Many of the lowest income taxpayers receive substantial benefit in the form of the earned income tax credit. The middle class taxpayers are able to exploit many tax incentives, including mortgage deductions, Roth IRAs and educational IRAs. The wealthy benefit from the favorable capital gain tax rates. This country’s tax system has always been based upon a progressive structure. Additional steps need to be taken to ensure progressivity between the lower to middle income taxpayer and higher income taxpayers and to counter other tax benefits provided to the higher income taxpayers that have resulted in a flatter tax structure. Additional progressivity would also benefit low income taxpayers that receive negligible earned income tax credits.

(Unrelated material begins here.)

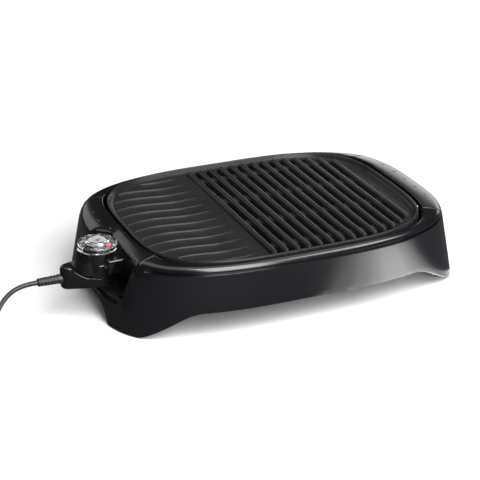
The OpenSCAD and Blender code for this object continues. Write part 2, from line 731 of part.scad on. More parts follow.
module temperature_knob() {
    low = turret_top + 0.6;
    color([0.85, 0.87, 0.9, 0.6]) at_knob() difference() {
        union() {
            translate([0, 0, low]) linear_extrude(5.6) polygon(lobes(knob_d / 2, 96));
            translate([0, 0, low + 5.6]) linear_extrude(0.9) polygon(lobes(knob_d / 2 - 0.8, 96));
            translate([0, 0, low + 6.5]) linear_extrude(0.7) polygon(lobes(knob_d / 2 - 2.4, 96));
            translate([0, 0, low + 6.2]) rotate_extrude() polygon([
                [0, 0], [13.5, 0], [13.5, 1.4], [12.6, 2.6], [9, 3.6], [4, 4], [0, 4]
            ]);
        }
        translate([0, 0, low - 1]) cylinder(d = knob_d - 7, h = 5.6);
        translate([0, 0, low - 1]) cylinder(r = 10, h = 8.6);
    }
}

// Grey disc with a pointer rib, seen through the clear knob
module knob_insert() {
    low = turret_top + 0.6;
    color([0.62, 0.63, 0.65]) at_knob() difference() {
        union() {
            translate([0, 0, low + 0.2]) cylinder(r = 5.4, h = 7);
            translate([0, 0, low + 5.4]) cylinder(r = 9.8, h = 2);
        }
        translate([0, 0, low - 1]) intersection() {
            cylinder(r = 3.02, h = 5.4);
            translate([-4, -4, 0]) cube([6.2, 8, 6]);
        }
    }
}

// Brass spindle with a flat for the knob and a screw end that sets the switch
module control_spindle() {
    color([0.8, 0.65, 0.3]) at_knob() difference() {
        union() {
            translate([0, 0, 69]) cylinder(r = 3, h = turret_top - 69 + 4);
            translate([0, 0, 69]) cylinder(r = 5, h = 1.6);
        }
        translate([2.2, -4, turret_top + 0.4]) cube([4, 8, 10]);
    }
}

// ---------- cord ----------
// Tapered sleeve with a collar inside the housing and shallow bending grooves
module strain_relief() {
    color([0.12, 0.12, 0.12]) placed() translate([-294, probe_y, split_z]) rotate([0, 90, 0]) rotate_extrude()
        polygon(concat(
            [[0, 0], [4.6, 0]],
            [for (i = [0:5]) for (q = [[0, 0], [1.6, 0], [1.9, -0.7], [2.8, -0.7], [3.1, 0]])
                [4.7 + 0.12 * i + q[1], 1 + 3.8 * i + q[0]]],
            [[5.5, 25], [5.5, 37.5], [6.5, 37.5], [6.5, 39.5], [0, 39.5]]
        ));
}

module power_cord() {
    color([0.1, 0.1, 0.1]) placed() run(tube_rings(refined(route), cord_r, 8));
}

// The coil winds in on the table and out again on top, clockwise from above
function coil_radius(u) = coil_r - coil_pitch * min(u, coil_turns - u);
function coil_height(u) = coil_z + coil_pitch * smooth((u - coil_turns / 2 + 0.25) / 0.5);
function coil_point(u) = [
    coil_at[0] + coil_radius(u) * cos(-90 - 360 * u),
    coil_at[1] + coil_radius(u) * sin(-90 - 360 * u),
    coil_height(u)
];
coil_steps = round(coil_turns * 24);
coil_end = coil_point(coil_turns);
cord_out = coil_end + [-coil_swing, coil_tail + coil_lead, 0]; // where the cord enters the plug
coil_path = concat(
    [[coil_at[0] + coil_lead, coil_at[1] - coil_r, coil_z]],
    [for (i = [0:coil_steps]) coil_point(coil_turns * i / coil_steps)],
    [for (k = [1:6]) coil_end + [-coil_swing * smooth(k / 6), coil_tail * k / 6, 0]],
    [cord_out]
);
// Least gap between turns, measured between ring centres at least half a turn apart
coil_gap = min([
    for (i = [0:len(coil_path) - 1], j = [i + 12:1:len(coil_path) - 1]) norm(coil_path[i] - coil_path[j])
]) - cord_d;
echo(centre_x = centre_x, coil_gap = coil_gap, cord_length = path_length(refined(route)) + path_length(coil_path));

module cord_coil() {
    color([0.1, 0.1, 0.1]) placed() run(tube_rings(coil_path, cord_r, 6));
}

// Soft tie round the turns, at the far side of the coil
module cord_tie() {
    inner = coil_r - coil_pitch * coil_turns / 2 - cord_r - 1;
    outer = coil_r + cord_r - 1.5;
    top = coil_z + coil_pitch + cord_r + 0.5;
    color([0.15, 0.15, 0.15]) placed() translate([coil_at[0], coil_at[1], 0]) difference() {
        translate([-5, inner - 1, 0]) cube([10, outer - inner + 2, top + 1]);
        translate([-6, inner, 1]) cube([12, outer - inner, top - 1]);
    }
}

module plug_body() {
    color([0.12, 0.12, 0.12]) placed() translate(cord_out) rotate([-90, 0, 0]) union() {
        rotate_extrude() polygon([[0, 0], [3.8, 0], [5.4, 18], [5.4, 20], [0, 20]]);
        translate([0, 0, 18]) linear_extrude(22) polygon(concat(
            arc([7, 4.5], 5.3, 0, 90, 5), arc([-7, 4.5], 5.3, 90, 180, 5),
            arc([-7, -4.5], 5.3, 180, 270, 5), arc([7, -4.5], 5.3, 270, 360, 5)
        ));
    }
}

module plug_blades() {
    color([0.85, 0.75, 0.5]) placed() translate(cord_out + [0, 40, 0])
        for (s = [-1, 1]) translate([6.35 * s - 0.75, 0, -3.15]) cube([1.5, 17, 6.3]);
}

base_shell();
rubber_feet();
drip_tray();
grid_plate();
heating_element();
terminal_pins();
pin_insulators();
element_clips();
clip_screws();
socket_shroud();
shroud_screws();
left_handle();
right_handle();
handle_screws();
control_upper_shell();
control_lower_shell();
control_screws();
sensor_tube();
contact_carrier();
contact_sleeves();
switch_blades();
bimetal_arm();
indicator_lamp();
temperature_knob();
knob_insert();
control_spindle();
strain_relief();
power_cord();
cord_coil();
cord_tie();
plug_body();
plug_blades();
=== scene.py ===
"""Looks of an electric indoor grill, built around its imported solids.

Lengths in the classes are millimetres measured from the middle of the base on the table, and
Draft.build turns them into metres in the shared frame.
"""

import logging
import math
from dataclasses import dataclass
from enum import Enum
from typing import Iterable, Sequence

import bmesh
import bpy
from mathutils import Matrix, Vector


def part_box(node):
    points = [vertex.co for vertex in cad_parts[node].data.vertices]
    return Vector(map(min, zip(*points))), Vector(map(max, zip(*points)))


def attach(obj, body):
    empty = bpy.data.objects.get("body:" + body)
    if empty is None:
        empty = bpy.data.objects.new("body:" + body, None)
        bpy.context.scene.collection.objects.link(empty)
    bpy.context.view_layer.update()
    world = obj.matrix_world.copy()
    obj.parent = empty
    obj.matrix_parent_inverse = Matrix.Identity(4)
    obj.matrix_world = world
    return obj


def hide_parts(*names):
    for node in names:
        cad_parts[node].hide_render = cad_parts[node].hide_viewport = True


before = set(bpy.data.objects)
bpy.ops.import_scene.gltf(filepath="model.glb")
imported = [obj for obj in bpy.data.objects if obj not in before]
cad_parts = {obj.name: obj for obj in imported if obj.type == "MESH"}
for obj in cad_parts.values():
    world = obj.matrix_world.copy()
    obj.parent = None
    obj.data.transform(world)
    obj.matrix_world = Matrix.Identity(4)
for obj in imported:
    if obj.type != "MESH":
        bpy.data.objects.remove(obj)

LOG = logging.getLogger("grill")
MM = 0.001
WELD = 2e-6  # points nearer than this are one
CREASE = 32.0  # usual angle of an edge that stays sharp, in degrees
SOFT_EDGE = 40.0  # edges sharper than this are rounded by soften, in degrees
Colour = tuple[float, float, float]
Flat = tuple[float, float]
Point = tuple[float, float, float]


# ---------- numbers and outlines ----------


def mix(a: float, b: float, share: float) -> float:
    """Returns the value at that share of the way from a to b."""
    return a + (b - a) * share


def clamp(value: float) -> float:
    """Returns value kept between 0 and 1."""
    return min(1.0, max(0.0, value))


def smooth(value: float) -> float:
    """Returns an S-shaped step from 0 to 1."""
    u = clamp(value)
    return u * u * (3.0 - 2.0 * u)


def polar(radius: float, angle: float) -> Flat:
    """Returns the point at that distance in that direction, which is in radians."""
    return (radius * math.cos(angle), radius * math.sin(angle))


def oval_radius(a: float, b: float, n: float, angle: float) -> float:
    """Distance from the middle to a squared oval.

    Args:
        a: Half length along X.
        b: Half length along Y.
        n: Squareness; 2 is an ellipse.
        angle: Direction in radians.

    Returns:
        The distance, in the unit of a and b.
    """
    across = (abs(math.cos(angle)) / a) ** n + (abs(math.sin(angle)) / b) ** n
    return across ** (-1.0 / n)


def turns_of(steps: int) -> list[float]:
    """Returns that many even directions of a full turn, in radians."""
    return [2.0 * math.pi * i / steps for i in range(steps)]


def oval(a: float, b: float, n: float, steps: int) -> list[Flat]:
    """Points of a squared oval.

    Args:
        a: Half length along X.
        b: Half length along Y.
        n: Squareness; 2 is an ellipse.
        steps: Number of points.

    Returns:
        The points, anticlockwise.
    """
    return [polar(oval_radius(a, b, n, t), t) for t in turns_of(steps)]


def oval_reach(a: float, b: float, n: float, y: float) -> float:
    """Returns how far a squared oval reaches along X at that y."""
    return a * max(0.0, 1.0 - (abs(y) / b) ** n) ** (1.0 / n)


def arc(centre: Flat, radius: float, start: float, end: float, steps: int) -> list[Flat]:
    """Points along an arc.

    Args:
        centre: Middle of the arc.
        radius: Its radius.
        start: First direction in degrees.
        end: Last direction in degrees.
        steps: Number of stretches.

    Returns:
        The points, both ends included.
    """
    turns = [math.radians(mix(start, end, i / steps)) for i in range(steps + 1)]
    return [(centre[0] + radius * math.cos(t), centre[1] + radius * math.sin(t)) for t in turns]


def box_outline(low: Flat, high: Flat) -> list[Flat]:
    """Returns a rectangle, anticlockwise from its low corner."""
    return [low, (high[0], low[1]), high, (low[0], high[1])]


def round_box(low: Flat, high: Flat, radius: float, steps: int) -> list[Flat]:
    """Rectangle with round corners.

    Args:
        low: Its low corner.
        high: Its high corner.
        radius: Radius of the corners.
        steps: Stretches in each corner.

    Returns:
        The points, anticlockwise.
    """
    left, right = low[0] + radius, high[0] - radius
    front, back = low[1] + radius, high[1] - radius
    outline: list[Flat] = []
    for i, centre in enumerate(((right, back), (left, back), (left, front), (right, front))):
        outline += arc(centre, radius, 90 * i, 90 * i + 90, steps)
    return outline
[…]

Part II of this article explores the methodology, constitutionality and equity of progressive taxation. Part II also explores the history of graduated tax rates and the constant fluctuations to establish the proper level of taxation. Part III of the article outlines the failure of the current tax scheme in promoting a progressive tax system. For example, if a wealthy taxpayer purchases a capital asset after December 31, 2000, and holds on to the asset for five years, the taxpayer is subject to a tax rate of 18% upon the disposition of the asset. Upon a comparison of that rate with the 15% ordinary income rate for low income and low to middle income taxpayers, the tax system fails to uphold the ability-to-pay principle. Either the low income taxpayer’s rate is too high or the high income taxpayer’s rate is too low. Part III also considers the impact of proposed legislation, and explores the increased gap between the wealthy and the lower income taxpayers created under the Code. Part IV of this article examines the reasons supporting the continued maintenance of progressive taxation in today’s society. This part will also address whether globalization dictates a retrenchment from progressive taxation to protect this country from becoming less competitive with other countries. Part IV will also address how the tax scheme should be reformed to strengthen progressivity. This reformation is essential to reverse the negative impact of tax provisions on women and minorities. This part concludes with a proposal to reduce the lowest marginal brackets to ensure that most taxpayers will benefit from the tax cut while adhering to the traditional ability-to-pay and progressive tax principles.